Going quickly back to the example of my own life, while I may have taken that leap of faith six months back, I have no intention to do so again for at least the next few months… soon after I’m done here at Christ the King I’ll be heading back up to Camp Calumet for my eighth full summer on staff. After taking a leap and having a period of extreme turbulence in my life, I think it’s really important to celebrate what God’s achieved in me with the people I care most about. That doesn’t mean I won’t experience any new challenges at all this summer or that I won’t still be working hard… far from it, as I finally found out I’ll be running the Counselor in Training program for the first time… but it does mean I’ll be recharging for what’s ahead of me at seminary in the fall… and that’s what in the end celebrating is really all about. Whether we step back from that spiritual precipice or not, recognizing and celebrating who we are allows us to know why we’re stepping back… are we stepping back from God’s call because we’re afraid of the future or are we stepping back to recharge for what God really is calling us to do next?

During the children’s moment today, we took some time to recognize and say thanks for the many ministries you’re all a part of at Christ the King… to celebrate all the good stuff God has going on here. I imagine you may be wondering why it was decided to do so. Here’s why: I made it a major goal for myself over the past few months to take in as much information as possible from everyone here and in doing so I wanted to provide some legitimate outside perspective of congregational life at Christ the King. Through many talks over dinner, conversations during coffee hour or time spent at adult forums, a few common narratives seemed to develop. First, I heard how the congregation had come a long way over the past few years and how a lot of tough stuff has been successfully worked out. Second, I heard a lot about how while things were in general going good at Christ the King, there were still a lot of challenges: how there was a budget deficit, how there were more jobs than people to fill them, etc. Third, I also heard about what some of the strengths of the congregation were: a great music program, and great ability to welcome guests, and of course a great pastor.

There were two things I didn’t hear however that sort of surprised me: first, what I perceived as your greatest strength wasn’t often mentioned. As I look out at the congregation today seeing all your smiling or perhaps bored faces… it’s been a long sermon, it’s easy to realize that everyone I see here is actively participating in one of the many ministries of Christ the King. Everyone’s doing something! At least compared to the other congregations I know of, that’s a really incredible thing and I think its something to be recognized and celebrated.

Second, while I heard about many amazing individual ministries here, I don’t think I really heard a general sense about what was next… where God was calling the congregation to use its many gifts. It might be that Christ the King is called to celebrate the successes of recent years and rest in that celebration… or it might be that you’re on that spiritual precipice and God is calling you to soon take that next leap of faith. I myself have no idea what’s next for everyone here, but I do know there’s should be one common denominator: recognize your gifts and celebrate where you are… you deserve it!
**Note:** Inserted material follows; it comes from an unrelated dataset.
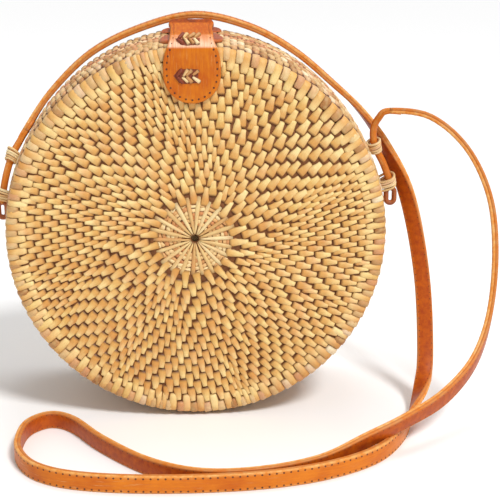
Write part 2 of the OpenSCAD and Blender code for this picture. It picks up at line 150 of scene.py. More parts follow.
def put(tree, kind, settings=None, sockets=None, out=0):
    """Adds a node with its settings and then its sockets' values or links, and gives one output."""
    made = tree.nodes.new(kind)
    for name, setting in (settings or {}).items():
        if name == "stops":
            for _ in setting[2:]:
                made.color_ramp.elements.new(0.5)
            for element, (at, tone) in zip(made.color_ramp.elements, setting):
                element.position, element.color = at, tone
        else:
            setattr(made, name, setting)
    for key, value in (sockets or {}).items():
        if isinstance(value, Value):
            tree.links.new(value.socket, made.inputs[key])
        else:
            made.inputs[key].default_value = value
    return Value(tree, made.outputs[out])


def colour(red, green, blue):
    """A colour as it shows on a screen, from 0 to 255, in the shader's own linear scale."""
    shares = [c / 255 for c in (red, green, blue)]
    return (*[((c + 0.055) / 1.055) ** 2.4 if c > 0.04 else c / 12.92 for c in shares], 1.0)


def mixed(tree, share, first, second):
    sockets = {0: share, 6: first, 7: second}
    return put(tree, "ShaderNodeMix", {"data_type": "RGBA"}, sockets, out=2)


def noise(tree, place, scale, detail=2.0, roughness=0.5):
    sockets = {"Vector": place, "Scale": scale, "Detail": detail, "Roughness": roughness}
    return put(tree, "ShaderNodeTexNoise", {}, sockets)


def joined(tree, x, y, z):
    return put(tree, "ShaderNodeCombineXYZ", {}, {0: x, 1: y, 2: z})


def parts_of(tree, vector):
    node = put(tree, "ShaderNodeSeparateXYZ", {}, {0: vector}).socket.node
    return [Value(tree, node.outputs[i]) for i in range(3)]


def fresh_material(name, **constants):
    material = bpy.data.materials.new(name)
    material.use_nodes = True
    tree = material.node_tree
    shader = tree.nodes["Principled BSDF"]
    for key, constant in constants.items():
        shader.inputs[key.replace("_", " ")].default_value = constant
    return material, tree, shader


def feed(tree, shader, base, roughness, height, depth, strength=1.0):
    """Links what changes over a surface to its shader."""
    tree.links.new(base.socket, shader.inputs["Base Color"])
    tree.links.new(roughness.socket, shader.inputs["Roughness"])
    if depth:
        sockets = {"Height": height, "Distance": depth, "Strength": strength}
        bump = put(tree, "ShaderNodeBump", {}, sockets)
        tree.links.new(bump.socket, shader.inputs["Normal"])


def attribute(tree, name, out="Fac"):
    return put(tree, "ShaderNodeAttribute", {"attribute_name": name}, {}, out)


def object_place(tree):
    return put(tree, "ShaderNodeTexCoord", out="Object")


def palette(*stops):
    """A ramp's stops, each given as its place, red, green and blue."""
    return [(at, colour(*tone)) for at, *tone in stops]


STAIN, RUDDY, PALE = colour(186, 124, 60), colour(226, 156, 92), colour(252, 230, 160)
# Painted shade for the far half, painted highlight for the near half, painted shade for ends
PLATE_SHADE, TIP_HIGHLIGHT, SHADE = colour(212, 150, 68), colour(255, 234, 168), colour(84, 40, 12)


def cane_finish(name, tones, end_shade, stain=0.4, plate_shade=0.0, tip=0.0, seam_shade=0.5, head_shade=0.4):
    """Split cane: each strip has its own tint and fine lines along it; painted shade darkens its
    ends where it tucks in and its edges, and a painted highlight lightens its near half.

    The shares are of the far end's painted shadow, the stains, the far half's painted shade,
    the near half's painted highlight, and the painted shade along both edges and at the near end.
    """
    material, tree, shader = fresh_material(name, Specular_IOR_Level=0.45)
    along, across, _ = parts_of(tree, attribute(tree, "strip", "Vector"))
    tint = attribute(tree, "tint")
    skin = put(tree, "ShaderNodeValToRGB", {"stops": tones}, {0: tint})
    fibre = noise(tree, joined(tree, along * 0.7 + tint * 13, across * 3, tint * 31), 2.6, 3.0, 0.6)
    patch = noise(tree, joined(tree, along * 1.3 + tint * 29, across * 0.5, tint * 7), 1.1, 2.0)
    skin = mixed(tree, fibre.rise(0.35, 0.75) * stain, skin, STAIN)
    skin = mixed(tree, patch.rise(0.5, 0.8) * (stain + 0.1), skin, RUDDY)
    skin = mixed(tree, (1 - patch).rise(0.5, 0.8) * 0.45, skin, PALE)
    # Painted shade on the far half, which lies lower; a painted highlight on the near half
    skin = mixed(tree, along.rise(-0.2, 0.5) * plate_shade, skin, PLATE_SHADE)
    skin = mixed(tree, (along * -1).rise(-0.1, 0.8) * tip, skin, TIP_HIGHLIGHT)
    # Painted shadow at the far end under the next strips; painted shade at the edges and near end
    ends = (along.rise(0.56, 0.92) ** 1.3) * end_shade
    ends = ends.most((abs(across).rise(0.62, 1.0) ** 1.8) * seam_shade)
    ends = ends.most(((along * -1).rise(0.86, 1.0) ** 2) * head_shade)
    skin = mixed(tree, ends, skin, SHADE)
    feed(tree, shader, skin, fibre * 0.2 + 0.42, fibre, 0.00012, 0.6)
    return material


STRAW = palette(
    (0.0, 212, 152, 84), (0.15, 224, 172, 98), (0.34, 232, 184, 110), (0.5, 230, 190, 114),
    (0.64, 236, 186, 124), (0.78, 230, 190, 108), (0.9, 242, 206, 134), (1.0, 248, 220, 154),
)
PALE_STRAW = palette(
    (0.0, 218, 176, 118), (0.3, 236, 204, 146), (0.6, 242, 218, 166), (0.8, 236, 196, 156),
    (1.0, 246, 228, 180),
)
SIDE_STRAW = palette(
    (0.0, 162, 110, 60), (0.3, 208, 168, 112), (0.6, 230, 202, 148), (0.8, 202, 142, 96),
    (1.0, 248, 234, 196),
)
CREAM_STRAW = palette(
    (0.0, 206, 158, 96), (0.35, 228, 194, 130), (0.7, 236, 208, 148), (1.0, 244, 224, 172),
)
# A redder, darker palette for the row at the mouth: painted shade
SHADED_MOUTH_STRAW = palette(
    (0.0, 176, 96, 64), (0.35, 214, 148, 106), (0.7, 234, 188, 140), (1.0, 248, 226, 184),
)
KNOT_STRAW = palette(
    (0.0, 178, 122, 70), (0.35, 224, 182, 122), (0.7, 240, 210, 154), (1.0, 248, 226, 180),
)
NUB_STRAW = palette(
    (0.0, 196, 122, 76), (0.3, 226, 172, 110), (0.6, 242, 206, 146), (1.0, 248, 224, 170),
)
# The braid's cane is reddish brown, darkened further as painted shade at the mouth
BROWN_STRAW = palette(
    (0.0, 146, 70, 46), (0.3, 190, 116, 78), (0.6, 222, 164, 116), (1.0, 244, 214, 170),
)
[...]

God’s peace.

Thursday, April 01, 2010

Care of Creation

As posted on my blog at the Christ the King, Wilbraham website:

Throughout the season of Lent at Christ the King, we’ve been exploring the many different faces of Christian stewardship… we’ve talked about being good stewards of our talents, our time, the Sabbath and our communities.  This past Sunday we concluded our Lenten adult forum series by talking about stewardship of God’s creation, a topic many of us were particularly passionate about.  There’s a lot involved with that sort of conversation, much more than we could ever cover in one hour, so our first issue was figuring out where to begin.

We could have talked about how to “green” the church or perhaps about how to get folks to stop using Styrofoam coffee cups and start drinking fair trade coffee, and while those are important conversations, it seemed like that would be getting a little bit ahead of ourselves.  Instead, we really wanted to start at the heart of the matter, discussing why (and even if) God calls us to care for the environment as Christians.  We all quickly agreed on the importance of environmental stewardship, and the conversation next turned to addressing why we don’t always seem to focus on that call.  It’s a topic that many folks are talking about nowadays, often by asking, “how can Christianity begin to address preserving the environment?”

After thinking quite a bit about it over the past week, I wonder if part of the problem is that we’re asking the wrong question. While I’m not a historian or a theologian, it seems like for much of its history, Christianity was very concerned with the environment.  Check out this quote from an actual theologian:
Some people, in order to discover God, read books.  But there is a great book: the very appearance of created things.  Look above you!  Look below you!  Note it.  Read it… God, whom you want to discover, never wrote that book with ink.  Instead he set before your eyes the things that he had made.  Can you ask for a louder voice than that?                       - St. Augustine (354 - 430)
And this one:
All creation is a symphony of praise to God. - Hildegard of Bingen (1098 - 1179)
And also this one (my favorite):
God writes the Gospel, not in the Bible alone, but also on trees, and in the flowers and clouds and stars. - traditionally attributed to Martin Luther (1483 - 1546)
If the trees and the flowers are important expressions of God’s love (perhaps almost as important as the Gospel), it seems to logically follow that we should preserve those things.  To be fair, Martin Luther and St. Augustine never talked about reducing your carbon footprint or using light bulbs that look like curly fries, but care of creation was still a part of their message.  Perhaps then, the question should really be, “Why have many Christians turned away from caring for the environment in recent decades and how can we get back to where we were?” Asking the question phrased in that particular way for me really results in some interesting answers.

To start, I think saying “the environment” isn’t a good thing.  Much like referring to “climate change” as “global warming,” referring to God’s creation as “the environment” doesn’t fully express the concept… the environment seems like something apart from us, something “out there” (and increasingly distant).  Most Christians however, would consider themselves part of God’s creation.  I myself can’t wait for it to get warmer so I can get out in the woods or play Frisbee in the fields… the environment doesn’t seem like something I can enjoy sitting in this coffee shop.  God’s creation though is something that seems much more all around me… he even created the chocolate chip scone I’m eating right now (and very much enjoying).  If we can begin to see caring for God’s creation as caring for something we’re a part of, maybe it’ll seem a little more important. St. Augustine didn’t lock creation up in a park or wilderness preserve… he wouldn’t have seen himself as separate from the creation that he so applauded at all… why should we?